Taobao’s success has led the company to spin off e-commerce sites, including Tmall, which caters toward larger merchants such as Nike and Gap. As opposed to Taobao’s fee-free structure, Tmall charges vendors annual fees for membership and commissions on individual sales.

The success of Taobao and Tmall in particular have led to huge earnings for parent company Alibaba. In 2012, Taobao and Tmall’s combined transaction volume topped 1 trillion yuan ($163 billion) and surpassed the combined efforts of Amazon and eBay.

While the company’s earnings were only 10 percent of Amazon’s, Alibaba has proved much more profitable and has significant upside potential.
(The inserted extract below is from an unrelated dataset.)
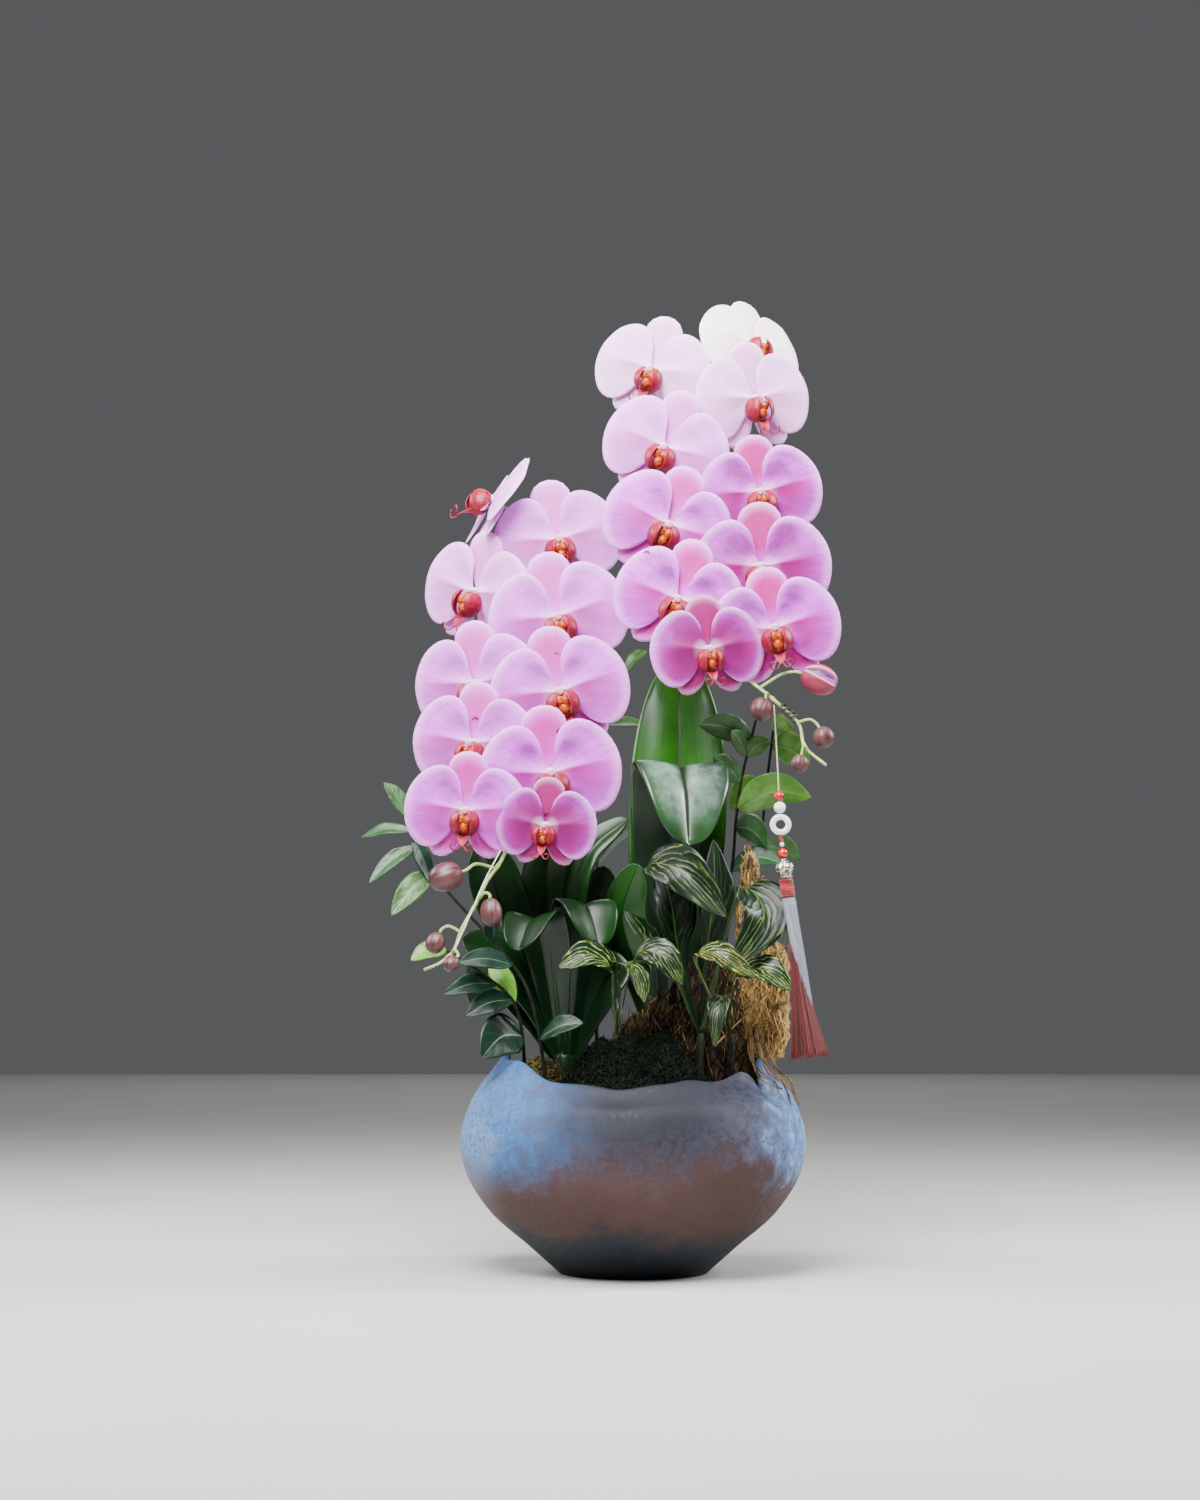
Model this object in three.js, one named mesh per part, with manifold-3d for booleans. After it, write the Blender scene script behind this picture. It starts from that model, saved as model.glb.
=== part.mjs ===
// Potted moth orchid: twenty pink blooms on two arching spikes, in a round pot with a waved rim.
// Millimetres, +Z up. The origin is the centre of the pot's foot and the front faces -Y.
import * as THREE from "three";
import { mergeVertices } from "three/addons/utils/BufferGeometryUtils.js";
import Module from "manifold-3d";

const wasm = await Module();
wasm.setup();

// Driving dimensions of the pot and what fills it
const POT_FOOT_RADIUS = 60;
const POT_BELLY_RADIUS = 141;
const POT_RIM_RADIUS = 109;
const POT_RIM_HEIGHT = 168;
const POT_WALL = 7;
const POT_SEGMENTS = 36;
const RIM_WAVES_FROM = 124;
const FRONT_DIP = 17;
const PLEAT_DEPTH = 23;
const PLEAT_ANGLE = THREE.MathUtils.degToRad(63);
const HOLE_MARGIN = 0.8;
const SOIL_EDGE_HEIGHT = 122;
const SOIL_TOP_HEIGHT = 158;
const PLANTED_DEPTH = 46;

// Driving dimensions of the plants
const PETAL_LENGTH = 54;
const TEPAL_THICKNESS = 0.8;
const SPIKE_RADIUS = 2.3;
const SPIKE_STEPS = 30;
const CLIMBING_STEPS = 12;
const COIL_STEP = 28;
const WIRE_RADIUS = 0.6;
const PEDICEL_RADIUS = 1.1;
const LEAF_THICKNESS = 1.6;
const SMALL_LEAF_THICKNESS = 0.8;
const BRANCH_RADIUS = 1.2;

// Driving dimensions of the hanging charm
const THREAD_DIAMETER = 1.2;
const BEAD_RADIUS = 4;
const STONE_RING_RADIUS = 6.2;
const STONE_RING_SECTION = 2.4;

const CLEARANCE = 0.3;
// Corners that lie this close to the plane or edge of their neighbours are left out of fused solids.
const FLATNESS = 0.16;
const UP = new THREE.Vector3(0, 0, 1);

const group = new THREE.Group();

// Helpers that turn formulas into closed solids

function degrees(value) {
  return THREE.MathUtils.degToRad(value);
}

function vector(point) {
  return new THREE.Vector3(point[0], point[1], point[2]);
}

function smoothstep(from, to, value) {
  return THREE.MathUtils.smoothstep(value, from, to);
}

// A seeded stream of numbers between 0 and 1.
function seededRandom(seed) {
  let state = seed;
  return () => {
    state = (state * 1664525 + 1013904223) % 4294967296;
    return state / 4294967296;
  };
}

// Merges shared corners and drops the triangles that have lost their area.
function welded(geometry) {
  geometry.deleteAttribute("normal");
  geometry.deleteAttribute("uv");
  const merged = mergeVertices(geometry, 1e-3);
  const corners = merged.index.array;
  const kept = [];
  for (let k = 0; k < corners.length; k += 3) {
    const [a, b, c] = [corners[k], corners[k + 1], corners[k + 2]];
    if (a !== b && b !== c && c !== a) kept.push(a, b, c);
  }
  merged.setIndex(kept);
  return merged;
}

function toManifold(geometry) {
  const closed = welded(geometry);
  return new wasm.Manifold(
    new wasm.Mesh({
      numProp: 3,
      vertProperties: new Float32Array(closed.attributes.position.array),
      triVerts: new Uint32Array(closed.index.array),
    }),
  );
}

// The largest connected piece of a solid, without its sealed hollows or loose scraps.
function mainBody(solid) {
  const pieces = solid.decompose();
  return pieces.reduce((best, piece) => (piece.volume() > best.volume() ? piece : best));
}

function toGeometry(solid) {
  const mesh = mainBody(solid).asOriginal().simplify(FLATNESS).getMesh();
  const geometry = new THREE.BufferGeometry();
  geometry.setAttribute("position", new THREE.BufferAttribute(mesh.vertProperties, 3));
  geometry.setIndex(new THREE.BufferAttribute(mesh.triVerts, 1));
  return geometry;
}

function fuse(geometries) {
  let whole = toManifold(geometries[0]);
  for (const geometry of geometries.slice(1)) {
    whole = whole.add(toManifold(geometry));
  }
  return toGeometry(whole);
}

function cut(geometry, cutters) {
  let left = toManifold(geometry);
  for (const cutter of cutters) {
    left = left.subtract(toManifold(cutter));
  }
  return toGeometry(left);
}

// Gives a surface of triangles the thickness of a blade, with both faces split alike.
// rim is the loop of corners round its edge.
function thickened(points, normals, triangles, rim, thickness) {
  const face = (side) => points.map((p, k) => p.clone().addScaledVector(normals[k], (side * thickness) / 2));
  const [front, back] = [face(1), face(-1)];
  const corners = [];
  for (const [a, b, c] of triangles) {
    corners.push(front[a], front[b], front[c], back[a], back[c], back[b]);
  }
  rim.forEach((a, k) => {
    const b = rim[(k + 1) % rim.length];
    corners.push(back[a], back[b], front[b], back[a], front[b], front[a]);
  });
  return welded(new THREE.BufferGeometry().setFromPoints(corners));
}

// A thin closed sheet over a grid: middle(u, v) is its middle surface, u across and v along.
function sheetSolid(columns, rows, thickness, middle) {
  const step = 1e-3;
  const inside = (value) => Math.min(Math.max(value, 2 * step), 1 - 2 * step);
  const [points, normals, triangles, rim] = [[], [], [], []];
  const at = (i, j) => j * (columns + 1) + i;
  for (let j = 0; j <= rows; j++) {
    for (let i = 0; i <= columns; i++) {
      const across = inside(j === 0 || j === rows ? 0.5 : i / columns);
      const along = inside(j / rows);
      const alongU = middle(across + step, along).sub(middle(across - step, along));
      const alongV = middle(across, along + step).sub(middle(across, along - step));
      points.push(middle(i / columns, j / rows));
      normals.push(alongU.cross(alongV).normalize());
      if (i < columns && j < rows) {
        triangles.push([at(i, j), at(i + 1, j), at(i + 1, j + 1)]);
        triangles.push([at(i, j), at(i + 1, j + 1), at(i, j + 1)]);
      }
    }
  }
  for (let i = 0; i < columns; i++) rim.push(at(i, 0));
  for (let j = 0; j < rows; j++) rim.push(at(columns, j));
  for (let i = columns; i > 0; i--) rim.push(at(i, rows));
  for (let j = rows; j > 0; j--) rim.push(at(0, j));
  return thickened(points, normals, triangles, rim, thickness);
}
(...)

Currently, the firm’s profit margin sits at 44.6 percent and quarterly revenue has risen to $1.78 billion, up 51 percent for the third quarter last year. In comparison, Amazon lost $41 million in the same quarter.

In addition to Taobao and Tmall, Alibaba owns Alipay, a PayPal-like electronic payment service, as well as a microloan division that is backed by the Chinese government to provide aid to startup banks in the nation’s largest cities. Alibaba also owns numerous other private equity stakes in Chinese tech startups. The extent of this ownership will become clearer once Alibaba’s files paperwork with the Securities and Exchange Commission, and the IPO progresses.

In an era of falling Chinese growth numbers and bearish sentiment towards the nation on the Street, Alibaba is growing by leaps and bounds and has no indication of slowing soon. The pending IPO will allow investors the world over to profit from this company’s soaring success.